### WHAT IS BEING ASKED:
Among the lines below, how many carry the string "joints"? Reply with a number and nothing else.

=-=-=

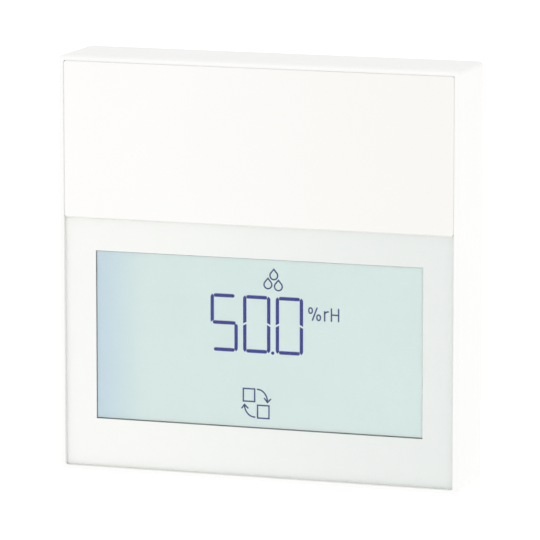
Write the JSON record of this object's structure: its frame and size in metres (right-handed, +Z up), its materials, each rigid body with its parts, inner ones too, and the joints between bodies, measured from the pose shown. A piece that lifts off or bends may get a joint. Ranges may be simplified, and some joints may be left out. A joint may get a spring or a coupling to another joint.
{
  "type": "room humidity sensor",
  "caption": "Flat square wall-mounted room humidity sensor with a blank upper panel, a backlit segment display below it and a pull-off cover over wire clamps.",
  "frame": {"origin": "on the wall plane, at the back plate's back face, midway between the two wall screws", "axes": "+X to the right seen from the room, +Z up, +Y into the wall, so the display faces -Y"},
  "size_m": [0.099, 0.02, 0.1],
  "materials": {
    "housing_white": "fine satin moulded plastic",
    "panel_white": "smooth satin moulded plastic",
    "lens_clear": "clear polished acrylic",
    "mask_white": "white printed film",
    "tape_grey": "foam tape",
    "film_clear": "clear film",
    "cell_glass": "display glass",
    "polariser": "polarising film",
    "diffuser": "satin diffusing film",
    "guide_clear": "clear polished acrylic",
    "reflector_white": "white reflecting film",
    "holder_white": "moulded plastic",
    "plate_white": "fine textured moulded plastic",
    "board_green": "solder mask over glass fibre",
    "zinc_steel": "zinc plated",
    "tinned_brass": "tinned brass",
    "terminal_grey": "moulded polyamide",
    "switch_red": "moulded plastic",
    "slider_white": "moulded plastic",
    "header_black": "moulded plastic",
    "chip_black": "moulded epoxy",
    "can_aluminium": "drawn can",
    "ferrite_grey": "sintered ferrite",
    "sensor_white": "sensor package",
    "filter_white": "moulded filter cap",
    "elastomer_grey": "layered elastomer",
    "lamp_white": "lamp package"
  },
  "bodies": {
    "base": {"back_plate": "plate_white", "snap_arms": "plate_white", "terminal_board": "board_green", "board_screws": "zinc_steel", "terminal_block": "terminal_grey", "terminal_pins": "tinned_brass", "dip_switch_body": "switch_red", "socket_header": "header_black", "humidity_sensor": "sensor_white", "sensor_filter_cap": "filter_white", "supply_capacitor": "can_aluminium", "supply_inductor": "ferrite_grey", "regulator": "chip_black", "output_driver": "chip_black"},
    "front_cover": {"cover_shell": "housing_white", "upper_panel": "panel_white", "panel_adhesive": "tape_grey", "display_lens": "lens_clear", "mask_film": "mask_white", "lens_adhesive": "tape_grey", "touch_film": "film_clear", "lcd_front_polariser": "polariser", "lcd_front_glass": "cell_glass", "lcd_rear_glass": "cell_glass", "lcd_rear_polariser": "polariser", "diffuser_film": "diffuser", "light_guide": "guide_clear", "reflector_sheet": "reflector_white", "led_strip": "lamp_white", "lcd_holder": "holder_white", "contact_strip": "elastomer_grey", "display_board": "board_green", "microcontroller": "chip_black", "pin_header": "header_black", "display_screws": "zinc_steel"},
    "clamp_screw_1": {"clamp_screw_1": "zinc_steel"},
    "clamp_screw_2": {"clamp_screw_2": "zinc_steel"},
    "clamp_screw_3": {"clamp_screw_3": "zinc_steel"},
    "clamp_screw_4": {"clamp_screw_4": "zinc_steel"},
    "clamp_screw_5": {"clamp_screw_5": "zinc_steel"},
    "clamp_screw_6": {"clamp_screw_6": "zinc_steel"},
    "clamp_cage_1": {"clamp_cage_1": "zinc_steel"},
    "clamp_cage_2": {"clamp_cage_2": "zinc_steel"},
    "clamp_cage_3": {"clamp_cage_3": "zinc_steel"},
    "clamp_cage_4": {"clamp_cage_4": "zinc_steel"},
    "clamp_cage_5": {"clamp_cage_5": "zinc_steel"},
    "clamp_cage_6": {"clamp_cage_6": "zinc_steel"},
    "dip_slider_1": {"dip_slider_1": "slider_white"},
    "dip_slider_2": {"dip_slider_2": "slider_white"},
    "dip_slider_3": {"dip_slider_3": "slider_white"},
    "dip_slider_4": {"dip_slider_4": "slider_white"}
  },
  "joints": [
    {"name": "cover_pull", "type": "slide", "parent": "base", "child": "front_cover", "axis": [0, -1, 0], "range_m": [0, 0.05], "deforming": ["snap_arms"]},
    {"name": "clamp_screw_turn_1", "type": "hinge", "parent": "base", "child": "clamp_screw_1", "pos_m": [-0.0125, -0.0139, 0.0124], "axis": [0, 1, 0], "range_deg": [0, 1760.1]},
    {"name": "clamp_cage_rise_1", "type": "slide", "parent": "base", "child": "clamp_cage_1", "axis": [0, -1, 0], "range_m": [0, 0.0022]},
    {"name": "clamp_screw_turn_2", "type": "hinge", "parent": "base", "child": "clamp_screw_2", "pos_m": [-0.0075, -0.0139, 0.0124], "axis": [0, 1, 0], "range_deg": [0, 1760.1]},
    {"name": "clamp_cage_rise_2", "type": "slide", "parent": "base", "child": "clamp_cage_2", "axis": [0, -1, 0], "range_m": [0, 0.0022]},
    {"name": "clamp_screw_turn_3", "type": "hinge", "parent": "base", "child": "clamp_screw_3", "pos_m": [-0.0025, -0.0139, 0.0124], "axis": [0, 1, 0], "range_deg": [0, 1760.1]},
    {"name": "clamp_cage_rise_3", "type": "slide", "parent": "base", "child": "clamp_cage_3", "axis": [0, -1, 0], "range_m": [0, 0.0022]},
    {"name": "clamp_screw_turn_4", "type": "hinge", "parent": "base", "child": "clamp_screw_4", "pos_m": [0.0025, -0.0139, 0.0124], "axis": [0, 1, 0], "range_deg": [0, 1760.1]},
    {"name": "clamp_cage_rise_4", "type": "slide", "parent": "base", "child": "clamp_cage_4", "axis": [0, -1, 0], "range_m": [0, 0.0022]},
    {"name": "clamp_screw_turn_5", "type": "hinge", "parent": "base", "child": "clamp_screw_5", "pos_m": [0.0075, -0.0139, 0.0124], "axis": [0, 1, 0], "range_deg": [0, 1760.1]},
    {"name": "clamp_cage_rise_5", "type": "slide", "parent": "base", "child": "clamp_cage_5", "axis": [0, -1, 0], "range_m": [0, 0.0022]},
    {"name": "clamp_screw_turn_6", "type": "hinge", "parent": "base", "child": "clamp_screw_6", "pos_m": [0.0125, -0.0139, 0.0124], "axis": [0, 1, 0], "range_deg": [0, 1760.1]},
    {"name": "clamp_cage_rise_6", "type": "slide", "parent": "base", "child": "clamp_cage_6", "axis": [0, -1, 0], "range_m": [0, 0.0022]},
    {"name": "dip_slider_slide_1", "type": "slide", "parent": "base", "child": "dip_slider_1", "axis": [0, 0, 1], "range_m": [0, 0.0018]},
    {"name": "dip_slider_slide_2", "type": "slide", "parent": "base", "child": "dip_slider_2", "axis": [0, 0, 1], "range_m": [0, 0.0018]},
    {"name": "dip_slider_slide_3", "type": "slide", "parent": "base", "child": "dip_slider_3", "axis": [0, 0, 1], "range_m": [0, 0.0018]},
    {"name": "dip_slider_slide_4", "type": "slide", "parent": "base", "child": "dip_slider_4", "axis": [0, 0, 1], "range_m": [0, 0.0018]}
  ],
  "couplings": [
    {"joint": "clamp_screw_turn_1", "follows": "clamp_cage_rise_1", "rad_per_m": 13963},
    {"joint": "clamp_screw_turn_2", "follows": "clamp_cage_rise_2", "rad_per_m": 13963},
    {"joint": "clamp_screw_turn_3", "follows": "clamp_cage_rise_3", "rad_per_m": 13963},
    {"joint": "clamp_screw_turn_4", "follows": "clamp_cage_rise_4", "rad_per_m": 13963},
    {"joint": "clamp_screw_turn_5", "follows": "clamp_cage_rise_5", "rad_per_m": 13963},
    {"joint": "clamp_screw_turn_6", "follows": "clamp_cage_rise_6", "rad_per_m": 13963}
  ]
}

=-=-=

### SOLUTION TO THE PROBLEM:
2